Sulla scia dell’effetto nostalgia che sta contagiando sempre di più piccolo e grande schermo, nel 2016 Netflix ha ordinato il reboot di uno show che negli anni Sessanta è stato il punto di riferimento di milioni di famiglie americane: stiamo parlando di Lost In Space, prodotto della CBS che in tre stagioni è diventato un vero e proprio cult prima di essere cancellato nel 1968. Sviluppata dagli sceneggiatori Matt Sazama e Burk Sharpless (Gods Of Egypt, Dracula Untold e The Last Witch Hunter), la serie sci-fi del web service è un progetto molto più convenzionale rispetto ai tipici standard di Netflix: la mossa, deliberatamente studiata dai vertici dell’azienda di Los Gatos, non ha però avuto un riscontro così soddisfacente.
UNA FAMIGLIA AFFRONTA LE INSIDIE DELLO SPAZIO
Lost In Space racconta un futuro prossimo (precisamente il 2048) dove la colonizzazione dello spazio è diventata una realtà di fatto. In questo scenario la famiglia Robinson, capitanata da John (Toby Stephens, Black Sails) e Maureen Robinson (Molly Parker, House Of Cards), è stata selezionata per cominciare una nuova vita al di fuori del pianeta Terra (flagellata dall’impatto di un corpo celeste). Un incidente della loro navicella però li porta fuori rotta, costringendo i cinque membri della famiglia a dover affrontare le insidie di una terra aliena sconosciuta.
QUANDO LO SCI-FI DIVENTA GENERALISTA
Netflix negli anni è diventata famosa per la sua capacità di proporre show innovativi ma, dopo il via libera agli ingenti piani di investimenti (che, ricordiamo, ammontano a 8 miliardi di dollari solo nel 2018 per la produzione di contenuti originali), la piattaforma streaming è ormai talmente popolare da abbracciare un pubblico eterogeneo. Ecco perché Lost In Space, prodotto concepito prevalentemente per le famiglie (proprio come l’originale degli anni Sessanta), rientra perfettamente nei programmi della società del CEO Reed Hastings: già dando una prima occhiata al trailer, era difficile aspettarsi qualcosa di completamente diverso.

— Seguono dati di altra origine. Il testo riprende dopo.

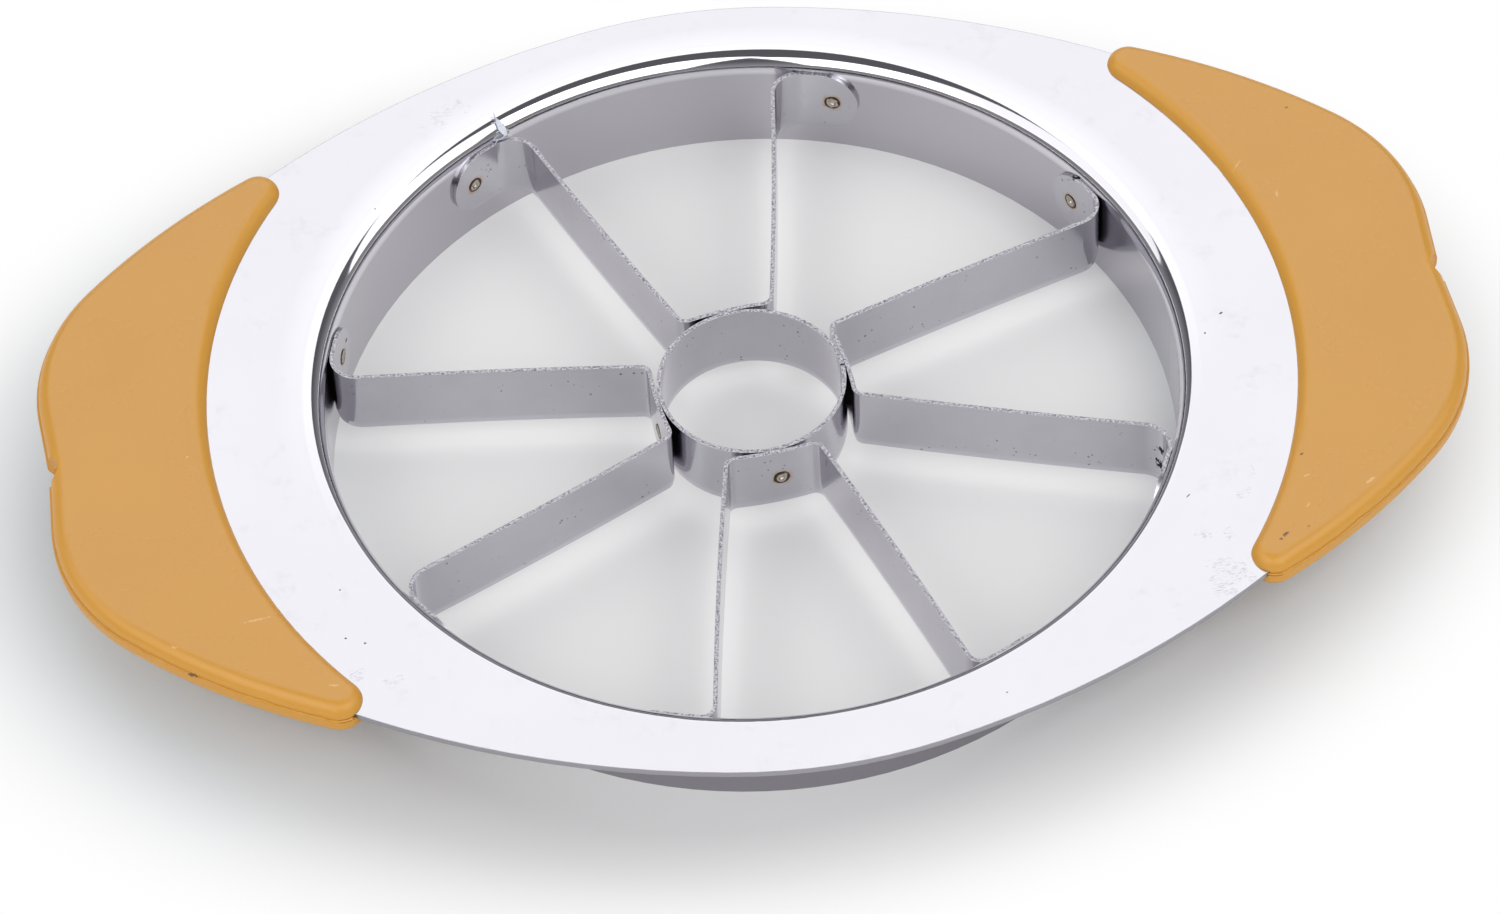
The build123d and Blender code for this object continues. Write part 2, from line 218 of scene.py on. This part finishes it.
shred_path = [(-24.1, 46.7, 14.44), (-23.95, 46.0, 14.36), (-23.7, 45.35, 14.1), (-23.5, 44.85, 13.65),
              (-23.2, 44.5, 13.25), (-22.9, 44.25, 12.85), (-23.2, 43.95, 12.6), (-23.9, 43.75, 12.5),
              (-24.8, 43.9, 12.45)]
shred_widths = [0.1, 0.5, 0.85, 1.0, 1.15, 1.0, 0.75, 0.55, 0.12]
wisp_widths = [0.3, 0.2, 0.05]
wisp_sag = 0.05                 # mm, how far a wisp's middle strays from a straight line
half_film = 0.04                # mm, drawn thicker than real film so that it shows
film_faces = Vector((-0.45, 0.85, 0.3))  # away from the axis and a little up
shred_wisps = [((-23.6, 44.9, 13.7), (-22.7, 45.1, 13.85)), ((-23.2, 44.5, 13.2), (-22.3, 44.5, 13.2)),
               ((-23.1, 44.25, 12.9), (-22.2, 44.0, 12.6)), ((-23.7, 45.6, 14.25), (-24.6, 45.95, 14.42)),
               ((-24.1, 43.85, 12.5), (-24.5, 43.1, 12.46)), ((-23.8, 45.2, 14.0), (-24.6, 45.2, 14.1)),
               ((-23.4, 44.6, 13.3), (-24.2, 44.4, 13.1))]

film, place = start_finish("torn_polyethylene_film")
crumple = node(film, "TexNoise", {"Vector": place, "Scale": 1 / 0.25, "Detail": 3})
tone = node(film, "Mix", {"Factor": crumple, "A": srgb("#C9CFDD"), "B": srgb("#EEF0F6")}, data_type="RGBA")
bump = node(film, "Bump", {"Strength": 0.4, "Distance": 0.05 * MM, "Height": crumple})
shader = node(film, "BsdfPrincipled", {"Base Color": tone, "Roughness": 0.55, "IOR": 1.51, "Normal": bump})
node(film, "OutputMaterial", {"Surface": shader})

dice = random.Random(7)
corners = []
faces = []


def tear(path, widths):
    """A crumpled ribbon through the given points in millimetres, as a closed thin band."""
    start = len(corners)
    for step, (point, width) in enumerate(zip(path, widths)):
        ahead = Vector(path[min(step + 1, len(path) - 1)]) - Vector(path[max(step - 1, 0)])
        aside = ahead.cross(film_faces).normalized() * width / 2
        proud = aside.cross(ahead).normalized() * half_film
        for across in (-1, 0, 1):
            ragged = aside * across * dice.uniform(0.6, 1.25)
            lift = Vector((0, 0, dice.uniform(-0.06, 0.12)))
            corners.append((Vector(point) + ragged + lift + proud) * MM)
            corners.append((Vector(point) + ragged + lift - proud) * MM)
    for step in range(len(path) - 1):
        a = start + 6 * step
        b = a + 6
        for left, right in ((0, 2), (2, 4)):
            faces.append((a + left, a + right, b + right, b + left))
            faces.append((a + left + 1, b + left + 1, b + right + 1, a + right + 1))
        faces.append((a, b, b + 1, a + 1))
        faces.append((a + 4, a + 5, b + 5, b + 4))
    last = start + 6 * (len(path) - 1)
    for first, turn in ((start, 1), (last, -1)):
        for left in (0, 2):
            faces.append((first + left, first + left + 1, first + left + 3, first + left + 2)[::turn])


tear(shred_path, shred_widths)
for root, tip in shred_wisps:
    middle = [(r + t) / 2 + wisp_sag for r, t in zip(root, tip)]
    tear([root, middle, tip], wisp_widths)
shred_mesh = bpy.data.meshes.new("film_shred")
shred_mesh.from_pydata(corners, [], faces)
shred_mesh.materials.append(film)
shred_mesh.shade_smooth()
shred = bpy.data.objects.new("film_shred", shred_mesh)
bpy.context.scene.collection.objects.link(shred)
shred.modifiers.new("soft_folds", "SUBSURF").render_levels = 2
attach(shred, "root")

# ---- Core ring and blades ----------------------------------------------------------------------------
# Cold-rolled martensitic stainless strip, slit to width, sharpened along its lower edge and bent in a
# jig. The rolled faces are a soft mirror with a few specks; the slit upper edge is torn and speckled
# between two burrs painted bright as edge highlights; heat has tinted the steel straw and brown round
# the spot welds.

# Each weld's middle is the mean of its nugget's corners.
weld_gap = 2.2                  # mm, the corners of one nugget lie closer to its middle than this
weld_places = []
for corner in nodes["spot_welds"].data.vertices:
    same = [weld for weld in weld_places if (weld[0] / weld[1] - corner.co).length < weld_gap * MM]
    if same:
        same[0][0] += corner.co
        same[0][1] += 1
    else:
        weld_places.append([corner.co.copy(), 1])
weld_places = [total / count / MM for total, count in weld_places]
far_from_welds = 99.0           # mm, farther than any place on the strips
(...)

Visivamente la serie è decisamente suggestiva: il set canadese (Lost In Space è stata girata nella Columbia Britannica) dà perfettamente l’idea dell’immensità dei territori alieni simili al nostro pianeta, grazie al lavoro dell’esperto Neil Marshall (Doomsday, The Descent, Hannibal, Game Of Thrones e Westworld) e degli altri registi che si sono alternati (tra cui anche Vincenzo Natali). I mezzi economici a disposizione sono ovviamente superiori rispetto al Lost In Space della CBS ma non sempre vengono sfruttati nel migliore dei modi, in particolare nell’utilizzo della computer grafica che in alcuni frangenti non è all’altezza delle aspettative (nonostante un buon budget non siamo certo ai livelli di eccellenza dei grandissimi blockbuster hollywoodiani di oggi).
Tuttavia i veri problemi di Lost In Space risiedono nello script, il suo grande tallone d’Achille: il duo Sazama/Sharpless, supervisionato dallo showrunner Zack Estrin, ha sempre preso parte a progetti artisticamente mediocri (tutti popcorn movie dimenticabili) ma aveva finalmente l’occasione di dimostrare il proprio valore in televisione. La sensazione però che emerge dopo la visione dei dieci episodi è quella di uno show studiato a tavolino, senza anima: i due sceneggiatori provano a far leva su alcuni elementi di facile presa come le numerose ispirazioni dal cinema popolare (legate soprattutto ai film di Steven Spielberg e a Star Wars), ma la soluzione toglie a Lost In Space la possibilità di acquisire una propria personalità distintiva.
Anche nella scrittura dei personaggi Sazama e Sharpless risulta povera di idee: tra antagonisti monodimensionali (la dottoressa Smith interpretata da Parker Posey) e ruoli stereotipati (come il Don West di Ignacio Serricchio, una sorta di Han Solo for dummies), non emerge nessun protagonista particolarmente carismatico. L’intreccio narrativo, più che alla fantascienza, guarda al family drama e, da questo punto di vista, uno sviluppo più coraggioso delle dinamiche all’interno della famiglia Robinson avrebbe dato alla serie un’impronta più moderna ma anche i cambiamenti operati rispetto all’originario Lost In Space (un esempio su tutti, la figlia di colore dei Robinson) rispondono ad una logica commerciale votata al politically correct più spinto.
Ancora non si hanno notizie su un eventuale rinnovo ma Lost In Space, per rispettare la sua mission di serie generalista, offre un’idea di televisione piuttosto vecchia, e non regala alcuno spunto veramente interessante, non riuscendo a stare al passo con i tempi.